Some recent Techaisle findings: 

  • Business management has seized a much greater role in technology acquisition, deployment and management than IT management — varying from 3.4 times in “needs identification” to two times in “solution evaluation and selection.” 
  • Within small businesses, business management plays a more influential role than IT in five out of nine stages of technology solution adoption.
  • Within midmarket businesses, the role of business management is predominant in the first three stages of decision making (needs identification to solution options), equal to IT in the next two (solution evaluation and selection) and substantially higher than IT in the last two stages (determining solution effectiveness and optimization). 
  • In nearly one-quarter of small businesses and slightly more than one-third of medium businesses, technology specialists (embedded IT staff) are employed within business units and are not reporting to IT management. Nearly half of midmarket firms have IT specialists who are the primary decision makers.
  • Determining the need for new cloud business applications is the prerogative of business management. The balance of authority within SMBs is nearly seven to one in favor of business management, except in the case of midmarket businesses, where it is nearly two to one.
  • Ad-hoc purchase and deployment of new cloud business applications is prevalent within 22 percent of midmarket businesses.
  • In 15 percent of SMBs, budget for new business applications is usually created at the time of ad hoc decisions for purchase to meet business needs.

What these recent findings suggest is that partners, as well as the vendors they do business with, need to rethink their marketing strategies as well as how to do business with these SMB and midmarket companies. 

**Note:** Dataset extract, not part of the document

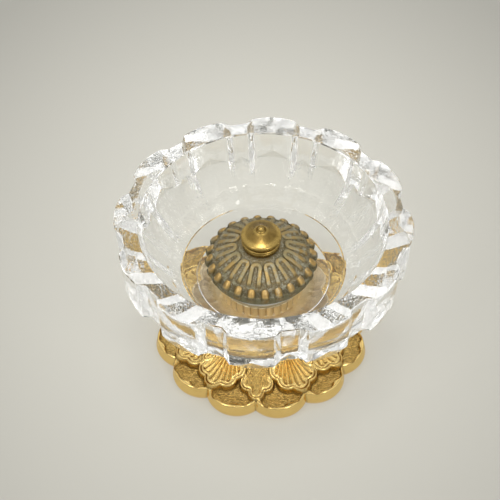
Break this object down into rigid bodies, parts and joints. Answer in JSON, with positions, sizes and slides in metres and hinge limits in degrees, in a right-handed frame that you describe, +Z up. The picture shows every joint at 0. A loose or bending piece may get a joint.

There’s no time like the present. Technology spending by LOB decision-makers will overtake technology spending by the IT department in 2019, according to IDC

Businesses are forecast to spend $1.67 trillion on technology (hardware, software, and services) in 2018. Roughly half of that spending will come from the IT budget while the other half will come from the budgets of technology buyers outside of IT. The former includes IT-funded purchases as well as joint projects funded by IT. The latter includes business-funded purchases as well as joint projects paid for by line-of-business buyers and "shadow IT" projects funded by the LOB without IT involvement, IDC notes. 

Furthermore, LOB technology spending has been growing at a faster rate than IT spending for a number of years. The compound annual growth rate (CAGR) for LOB spending between 2016 and 2021 is forecast to be approximately 7 percent, compared to 3.3 percent for IT spending. 

"As business functions worldwide embrace third-platform technologies to accelerate time to market, enable new business models and increase revenue, leaders within these functions are looking to drive decision-making and manage the budget of these investments," said Eileen Smith, program director, Customer Insights & Analysis. "On average, worldwide line-of-business functions will fund 50 percent of their total technology purchases in 2018, but with the ease of cloud software, business functions on average will fund an astounding 70 percent of application investments this year."